Mortgage advice often falls into two camps: “Shop at least three lenders” or “Loyalty matters more than rate.” The truth sits in the middle. When I shopped for a conforming loan this summer, I wanted the transparency of multiple quotes without turning my phone into a call-center hotline. Below is the checklist I used to compare three lenders—and the lessons that helped me pick the right partner without drowning in spreadsheets.
Step 1: Standardize the scenario
I sent each lender the same email with property type, purchase price, down payment, credit score, and escrow preferences. I included the estimated closing date and noted that I wanted a 45-day lock with a float-down option if rates improved. When you control the inputs, you can actually compare outputs. Lenders who asked me to fill out a full application before answering basic questions were moved to a “maybe later” folder.

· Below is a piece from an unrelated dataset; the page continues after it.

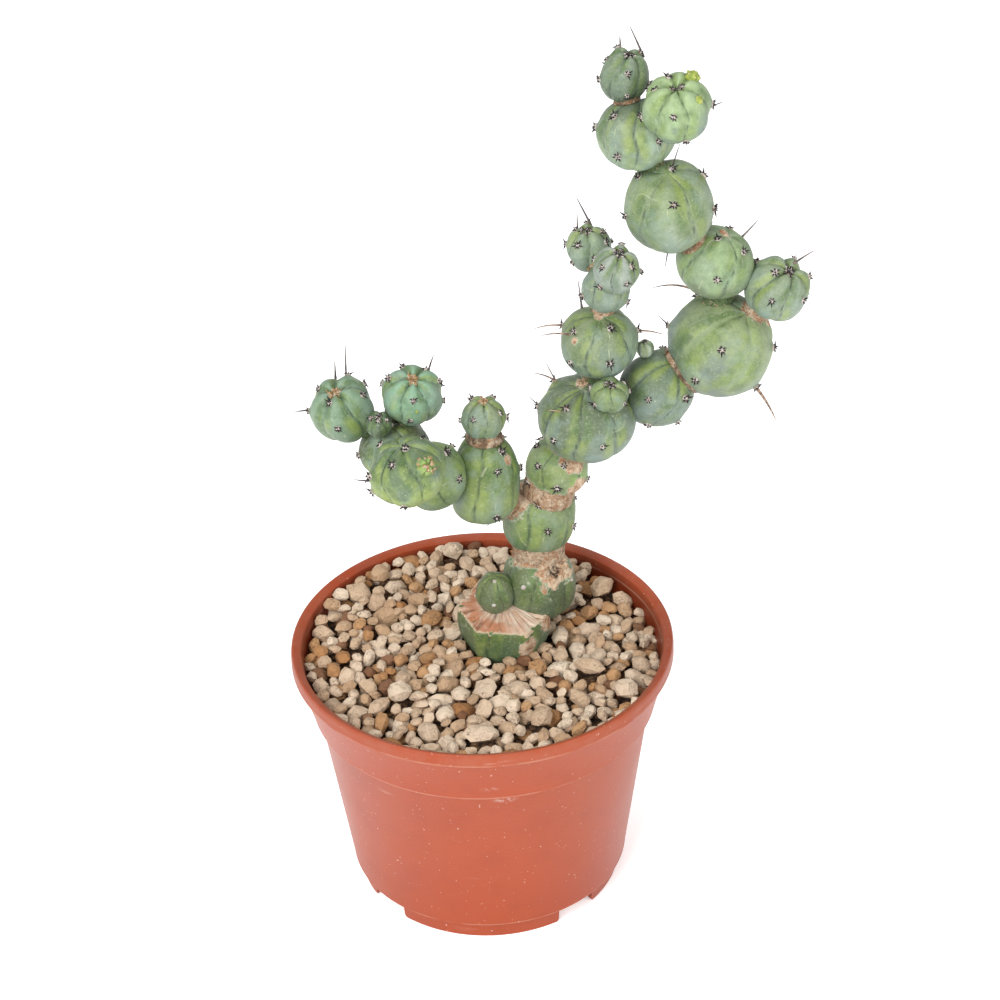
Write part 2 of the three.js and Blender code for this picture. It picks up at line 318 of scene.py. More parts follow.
def makeCamera():
    data = bpy.data.cameras.new("camera")
    data.lens = camera["lens"]
    data.sensor_width = camera["sensor"]
    eye = bpy.data.objects.new("camera", data)
    bpy.context.collection.objects.link(eye)
    down, turn, roll = (math.radians(camera[key]) for key in ("down", "turn", "roll"))
    forward = Vector((math.sin(turn) * math.cos(down), math.cos(turn) * math.cos(down), -math.sin(down)))
    level = Vector((math.cos(turn), -math.sin(turn), 0))
    upward = level.cross(forward)
    right = level * math.cos(roll) + upward * math.sin(roll)
    upward = upward * math.cos(roll) - level * math.sin(roll)
    place = potCentre + Vector((0, -camera["back"], camera["height"])) * mm
    eye.matrix_world = Matrix.Translation(place) @ Matrix((right, upward, -forward)).transposed().to_4x4()
    bpy.context.scene.camera = eye


studio = {
    "room": 0.5, "paper": 0.4,
    "lamps": [("keyLight", (-0.8, -1.25, 1.2), 1.0, 32), ("fillLight", (1.2, -1.0, 0.8), 1.1, 13),
              ("topLight", (-0.2, 0.6, 1.9), 1.4, 12)],
}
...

Step 2: Request Loan Estimates, not just rate blurbs
Two lenders initially replied with generic marketing statements like “Rates starting in the 6s!” That tells me nothing. I asked for a Loan Estimate (LE) or at least a fee worksheet that mirrored LE sections. The best lender delivered a polished worksheet within two hours, complete with itemized lender credits, third-party fees, and mortgage insurance quotes. The worst lender sent a screenshot of a pricing engine with half the columns cropped out. Guess which lender went to the top of my list.
Step 3: Compare more than the interest rate
I created a comparison grid with the following rows:
- Rate and APR
- Points or credits
- Lender fees (underwriting, processing, doc prep)

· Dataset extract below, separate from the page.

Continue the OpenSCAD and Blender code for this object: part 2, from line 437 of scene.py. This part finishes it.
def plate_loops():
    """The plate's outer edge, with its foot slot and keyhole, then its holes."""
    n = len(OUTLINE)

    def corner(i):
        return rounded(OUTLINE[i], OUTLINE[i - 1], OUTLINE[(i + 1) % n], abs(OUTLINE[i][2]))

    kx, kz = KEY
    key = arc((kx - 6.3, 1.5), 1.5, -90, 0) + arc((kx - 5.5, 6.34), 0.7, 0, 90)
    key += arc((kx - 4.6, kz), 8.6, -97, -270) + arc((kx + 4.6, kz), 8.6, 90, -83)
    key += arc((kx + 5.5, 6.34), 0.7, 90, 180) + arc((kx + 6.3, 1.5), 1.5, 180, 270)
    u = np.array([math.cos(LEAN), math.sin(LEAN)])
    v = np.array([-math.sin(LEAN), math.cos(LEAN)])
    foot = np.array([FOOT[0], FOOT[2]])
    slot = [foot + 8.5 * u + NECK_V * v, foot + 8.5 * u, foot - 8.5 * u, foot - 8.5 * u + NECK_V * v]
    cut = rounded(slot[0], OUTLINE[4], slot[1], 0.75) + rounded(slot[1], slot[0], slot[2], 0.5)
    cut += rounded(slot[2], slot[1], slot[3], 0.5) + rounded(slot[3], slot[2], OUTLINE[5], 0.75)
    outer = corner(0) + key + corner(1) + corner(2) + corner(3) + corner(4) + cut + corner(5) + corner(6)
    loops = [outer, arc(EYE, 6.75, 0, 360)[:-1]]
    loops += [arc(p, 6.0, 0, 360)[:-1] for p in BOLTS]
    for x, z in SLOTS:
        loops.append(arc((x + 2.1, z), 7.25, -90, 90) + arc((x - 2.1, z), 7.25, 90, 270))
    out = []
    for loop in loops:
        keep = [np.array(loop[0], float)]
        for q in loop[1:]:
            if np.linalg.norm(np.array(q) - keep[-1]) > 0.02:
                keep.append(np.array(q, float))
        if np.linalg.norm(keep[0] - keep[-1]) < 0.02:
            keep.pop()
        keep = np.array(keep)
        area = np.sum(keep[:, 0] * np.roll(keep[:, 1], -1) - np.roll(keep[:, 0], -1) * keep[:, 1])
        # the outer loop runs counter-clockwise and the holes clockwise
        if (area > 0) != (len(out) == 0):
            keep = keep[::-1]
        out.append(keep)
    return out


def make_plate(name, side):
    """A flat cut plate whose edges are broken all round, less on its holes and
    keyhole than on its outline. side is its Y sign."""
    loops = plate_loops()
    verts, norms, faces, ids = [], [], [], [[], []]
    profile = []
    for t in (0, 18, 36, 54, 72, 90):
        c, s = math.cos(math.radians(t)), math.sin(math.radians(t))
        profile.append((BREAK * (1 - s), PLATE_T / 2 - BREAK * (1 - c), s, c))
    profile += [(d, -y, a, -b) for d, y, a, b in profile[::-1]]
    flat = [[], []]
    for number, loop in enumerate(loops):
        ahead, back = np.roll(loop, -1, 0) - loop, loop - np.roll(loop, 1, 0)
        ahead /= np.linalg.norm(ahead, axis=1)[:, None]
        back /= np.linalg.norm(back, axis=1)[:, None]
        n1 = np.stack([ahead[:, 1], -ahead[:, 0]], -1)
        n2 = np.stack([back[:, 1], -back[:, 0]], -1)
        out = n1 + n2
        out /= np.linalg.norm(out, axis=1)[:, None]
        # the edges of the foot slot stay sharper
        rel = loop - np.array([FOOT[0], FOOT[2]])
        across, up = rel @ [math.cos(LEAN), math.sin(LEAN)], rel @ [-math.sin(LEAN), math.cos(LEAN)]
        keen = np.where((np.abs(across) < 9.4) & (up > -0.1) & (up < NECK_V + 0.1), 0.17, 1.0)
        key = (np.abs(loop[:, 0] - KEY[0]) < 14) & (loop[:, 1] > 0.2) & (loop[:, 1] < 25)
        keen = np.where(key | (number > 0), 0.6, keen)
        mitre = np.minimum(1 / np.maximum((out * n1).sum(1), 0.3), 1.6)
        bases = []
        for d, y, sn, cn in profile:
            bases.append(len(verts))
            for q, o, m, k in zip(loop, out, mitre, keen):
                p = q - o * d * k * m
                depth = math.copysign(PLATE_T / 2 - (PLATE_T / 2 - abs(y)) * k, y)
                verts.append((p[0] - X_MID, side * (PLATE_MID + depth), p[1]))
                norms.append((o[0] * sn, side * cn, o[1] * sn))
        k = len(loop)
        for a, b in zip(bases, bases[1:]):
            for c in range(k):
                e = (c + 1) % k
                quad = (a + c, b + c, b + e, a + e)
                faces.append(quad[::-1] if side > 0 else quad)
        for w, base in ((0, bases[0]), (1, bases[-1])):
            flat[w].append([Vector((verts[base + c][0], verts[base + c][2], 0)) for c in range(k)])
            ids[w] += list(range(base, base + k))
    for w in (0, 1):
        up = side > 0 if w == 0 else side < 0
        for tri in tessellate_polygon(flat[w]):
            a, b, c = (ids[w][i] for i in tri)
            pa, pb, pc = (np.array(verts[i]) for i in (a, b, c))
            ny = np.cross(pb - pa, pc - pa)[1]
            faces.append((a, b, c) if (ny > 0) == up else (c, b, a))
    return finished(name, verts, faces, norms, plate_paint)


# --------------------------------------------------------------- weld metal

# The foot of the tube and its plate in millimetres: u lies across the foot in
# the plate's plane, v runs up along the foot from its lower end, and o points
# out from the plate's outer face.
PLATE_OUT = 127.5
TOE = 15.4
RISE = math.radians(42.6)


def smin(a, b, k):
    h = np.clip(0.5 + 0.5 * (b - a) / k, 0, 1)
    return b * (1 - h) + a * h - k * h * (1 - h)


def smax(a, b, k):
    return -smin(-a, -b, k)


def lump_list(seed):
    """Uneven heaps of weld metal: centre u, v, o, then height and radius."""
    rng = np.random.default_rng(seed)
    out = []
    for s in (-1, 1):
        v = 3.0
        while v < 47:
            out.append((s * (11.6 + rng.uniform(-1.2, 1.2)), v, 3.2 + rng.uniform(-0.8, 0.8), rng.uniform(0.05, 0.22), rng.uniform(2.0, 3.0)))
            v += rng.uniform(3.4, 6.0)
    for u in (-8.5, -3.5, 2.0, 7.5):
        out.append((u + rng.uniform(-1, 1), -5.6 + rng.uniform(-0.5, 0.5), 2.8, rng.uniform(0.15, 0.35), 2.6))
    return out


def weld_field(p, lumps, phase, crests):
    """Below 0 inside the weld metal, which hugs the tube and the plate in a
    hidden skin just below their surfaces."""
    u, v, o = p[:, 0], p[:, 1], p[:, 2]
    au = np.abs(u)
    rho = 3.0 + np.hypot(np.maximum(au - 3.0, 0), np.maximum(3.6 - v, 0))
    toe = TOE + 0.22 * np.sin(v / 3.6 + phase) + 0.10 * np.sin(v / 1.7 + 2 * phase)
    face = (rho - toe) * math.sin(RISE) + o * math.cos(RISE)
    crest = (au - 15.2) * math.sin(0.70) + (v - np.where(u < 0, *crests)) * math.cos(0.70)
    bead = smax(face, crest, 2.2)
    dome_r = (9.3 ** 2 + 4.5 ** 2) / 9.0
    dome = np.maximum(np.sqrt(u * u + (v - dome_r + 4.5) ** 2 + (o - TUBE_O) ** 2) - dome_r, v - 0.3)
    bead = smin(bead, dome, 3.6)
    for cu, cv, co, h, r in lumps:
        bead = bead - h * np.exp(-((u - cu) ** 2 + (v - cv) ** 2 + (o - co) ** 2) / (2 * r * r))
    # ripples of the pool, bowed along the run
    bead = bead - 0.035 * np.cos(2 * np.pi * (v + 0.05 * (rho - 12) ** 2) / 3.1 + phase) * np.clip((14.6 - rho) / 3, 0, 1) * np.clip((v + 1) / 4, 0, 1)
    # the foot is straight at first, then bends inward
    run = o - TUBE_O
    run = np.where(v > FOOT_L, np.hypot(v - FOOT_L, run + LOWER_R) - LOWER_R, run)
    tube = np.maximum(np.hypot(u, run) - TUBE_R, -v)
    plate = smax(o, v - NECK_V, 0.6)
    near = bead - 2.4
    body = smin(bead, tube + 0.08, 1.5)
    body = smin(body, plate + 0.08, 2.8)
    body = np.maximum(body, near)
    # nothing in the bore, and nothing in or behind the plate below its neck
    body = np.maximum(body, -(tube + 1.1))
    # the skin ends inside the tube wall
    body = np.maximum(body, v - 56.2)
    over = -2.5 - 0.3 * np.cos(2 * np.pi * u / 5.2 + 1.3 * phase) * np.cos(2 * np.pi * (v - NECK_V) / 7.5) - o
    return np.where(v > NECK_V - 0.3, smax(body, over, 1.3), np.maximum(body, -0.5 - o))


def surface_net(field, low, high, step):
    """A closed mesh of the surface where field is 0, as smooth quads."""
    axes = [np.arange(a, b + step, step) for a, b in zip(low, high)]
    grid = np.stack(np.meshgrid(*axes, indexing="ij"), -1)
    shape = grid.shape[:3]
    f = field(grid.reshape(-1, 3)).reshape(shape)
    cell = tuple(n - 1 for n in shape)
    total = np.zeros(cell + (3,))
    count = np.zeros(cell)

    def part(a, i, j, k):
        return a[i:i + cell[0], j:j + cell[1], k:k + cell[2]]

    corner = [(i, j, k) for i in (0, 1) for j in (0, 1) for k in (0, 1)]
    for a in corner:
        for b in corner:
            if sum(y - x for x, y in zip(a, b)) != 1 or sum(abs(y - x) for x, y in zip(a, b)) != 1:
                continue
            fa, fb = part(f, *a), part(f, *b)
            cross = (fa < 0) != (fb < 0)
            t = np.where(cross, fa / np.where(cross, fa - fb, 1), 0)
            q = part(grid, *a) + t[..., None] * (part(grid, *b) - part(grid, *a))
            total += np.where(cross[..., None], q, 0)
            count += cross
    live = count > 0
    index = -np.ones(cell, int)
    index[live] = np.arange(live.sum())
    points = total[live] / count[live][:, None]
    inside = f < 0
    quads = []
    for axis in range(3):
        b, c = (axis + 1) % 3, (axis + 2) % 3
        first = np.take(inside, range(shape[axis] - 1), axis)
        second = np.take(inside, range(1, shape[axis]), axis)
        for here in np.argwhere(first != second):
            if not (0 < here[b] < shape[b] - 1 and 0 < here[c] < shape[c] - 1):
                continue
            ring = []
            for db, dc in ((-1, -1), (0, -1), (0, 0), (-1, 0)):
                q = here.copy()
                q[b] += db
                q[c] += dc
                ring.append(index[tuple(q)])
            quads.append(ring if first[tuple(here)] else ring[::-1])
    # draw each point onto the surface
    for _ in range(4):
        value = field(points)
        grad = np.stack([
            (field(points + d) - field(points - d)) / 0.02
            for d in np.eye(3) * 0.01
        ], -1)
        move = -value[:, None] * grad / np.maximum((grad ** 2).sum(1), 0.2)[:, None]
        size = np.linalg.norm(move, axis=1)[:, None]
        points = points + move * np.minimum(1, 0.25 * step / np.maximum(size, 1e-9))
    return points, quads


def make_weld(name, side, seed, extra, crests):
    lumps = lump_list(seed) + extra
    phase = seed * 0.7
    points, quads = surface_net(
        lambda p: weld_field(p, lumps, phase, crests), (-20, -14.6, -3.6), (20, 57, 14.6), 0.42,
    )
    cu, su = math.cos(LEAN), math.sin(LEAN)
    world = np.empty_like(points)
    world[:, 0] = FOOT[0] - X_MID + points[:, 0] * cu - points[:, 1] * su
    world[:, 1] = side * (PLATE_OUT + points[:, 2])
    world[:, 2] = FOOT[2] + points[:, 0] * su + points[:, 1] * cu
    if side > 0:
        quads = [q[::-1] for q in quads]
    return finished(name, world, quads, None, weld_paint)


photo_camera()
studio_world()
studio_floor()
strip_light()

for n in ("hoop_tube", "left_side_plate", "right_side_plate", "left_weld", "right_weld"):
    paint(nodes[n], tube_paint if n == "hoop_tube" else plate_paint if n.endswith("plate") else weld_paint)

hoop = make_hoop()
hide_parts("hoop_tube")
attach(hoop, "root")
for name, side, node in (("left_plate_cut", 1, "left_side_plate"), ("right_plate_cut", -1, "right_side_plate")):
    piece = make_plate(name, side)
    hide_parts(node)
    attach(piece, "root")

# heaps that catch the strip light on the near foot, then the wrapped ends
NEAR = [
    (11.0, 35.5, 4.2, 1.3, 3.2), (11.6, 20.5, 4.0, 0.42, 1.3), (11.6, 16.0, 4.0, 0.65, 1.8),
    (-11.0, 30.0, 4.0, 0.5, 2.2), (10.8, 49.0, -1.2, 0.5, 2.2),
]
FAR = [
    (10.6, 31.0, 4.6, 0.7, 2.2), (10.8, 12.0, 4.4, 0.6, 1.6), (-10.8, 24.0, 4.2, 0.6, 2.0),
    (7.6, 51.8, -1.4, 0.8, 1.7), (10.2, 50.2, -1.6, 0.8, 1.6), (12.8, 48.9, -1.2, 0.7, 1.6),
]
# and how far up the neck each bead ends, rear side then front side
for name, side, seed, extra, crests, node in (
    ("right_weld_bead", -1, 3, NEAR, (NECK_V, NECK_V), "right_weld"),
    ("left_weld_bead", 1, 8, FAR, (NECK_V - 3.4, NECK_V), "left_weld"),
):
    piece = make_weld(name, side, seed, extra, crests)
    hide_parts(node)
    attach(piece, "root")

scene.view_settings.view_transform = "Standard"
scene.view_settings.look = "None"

- Third-party fees (appraisal, credit report, flood cert)
- Escrow setup (taxes, insurance, PMI)
- Lock term and float-down policy
- Servicing status (retain or release)
- Communication style
This forced me to think beyond the bold number at the top of each quote. One lender offered a rate 0.125% lower but charged a $1,295 underwriting fee plus $795 processing fee, erasing most of the savings. Another lender’s slightly higher rate came with a $2,000 lender credit that covered title costs. Looking at the full column of data kept me from chasing the wrong shiny object.

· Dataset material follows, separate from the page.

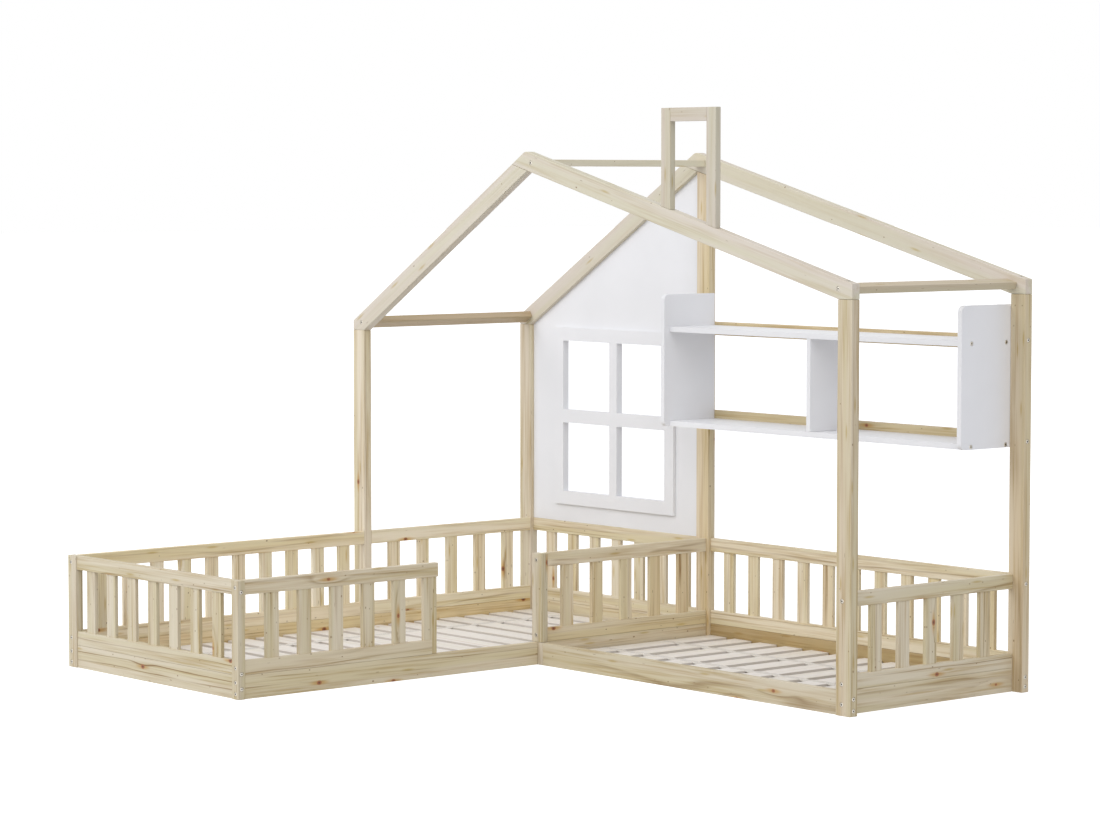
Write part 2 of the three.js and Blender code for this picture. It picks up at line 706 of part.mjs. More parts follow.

Step 4: Dig into service promises
I asked each loan officer how they handle underwriting snags. Do they have in-house underwriters or do they broker files to investors? What’s the average turn time from submission to conditional approval? Will I receive a single point of contact or a rotating cast of processors? Service answers aren’t listed on an LE, but they matter when you are ten days from closing and an underwriter wants a letter explaining a $120 Venmo transfer.
Step 5: Understand lender overlays
Even though conforming guidelines are standardized, individual lenders apply overlays. Lender A required a full tax transcript for any borrower with self-employment income, even if the automated findings didn’t call for it. Lender B allowed appraisal waivers on 10% down loans when DU offered them. Lender C insisted on paying off a small HELOC at closing, which would have drained my reserves. By asking overlay questions early, I saved myself from surprises at underwriting.
Step 6: Evaluate digital tools and disclosures
One lender’s portal let me upload documents, track condition status, and chat with the processor in one place. Another relied on email attachments with vague subject lines. Digital experience might seem secondary, but it affects stress levels. I also checked how quickly each lender sent initial disclosures after pulling credit. Federal compliance is table stakes—if a lender struggles here, imagine what happens when guidelines get complicated.
Step 7: Factor in communication rhythm
I wanted updates at least twice a week without being micromanaged. I asked each lender to describe their communication rhythm. Lender A set calendar invites for file milestones. Lender B preferred text messages (hard pass—I like paper trails). Lender C promised daily updates but never actually followed through during our initial conversations. Reliability during the quote stage often predicts reliability during closing.
Step 8: Plan for “what if” scenarios
Rates move, appraisals can come in low, and employment verifications sometimes hit snags. I asked each lender to walk me through their contingency plans. Would they allow renegotiation if the market shifted 0.25% down? Could they expedite a rush appraisal if my seller insisted on a shorter timeline? Having these conversations before locking saved me headaches later.
The final decision
After three days of comparing, I chose the lender with the second-lowest rate but the highest transparency. Their fee worksheet matched the final Closing Disclosure within $42. Their processor sent bulleted condition lists with due dates. When rates dipped 0.125% during underwriting, they issued a float-down automatically. That level of alignment proved the checklist worked.
Lessons for your own comparison
- Control the data. Provide the same scenario to every lender so differences are obvious.
- Read every line item. Rates, fees, credits, and MI all affect the true cost.
- Ask about overlays. Conforming isn’t identical from lender to lender.
- Gauge responsiveness early. If emails lag now, imagine week three of underwriting.
- Document everything. Save PDFs, screenshots, and timestamps so you can hold lenders accountable if numbers shift later.
Shopping three lenders didn’t mean harassing my inbox or playing shell games. It meant acting like the CEO of my mortgage—requesting clear data, evaluating service, and making a decision rooted in facts instead of fear. Use this checklist, adjust it for your situation, and walk into your lock conversation with confidence.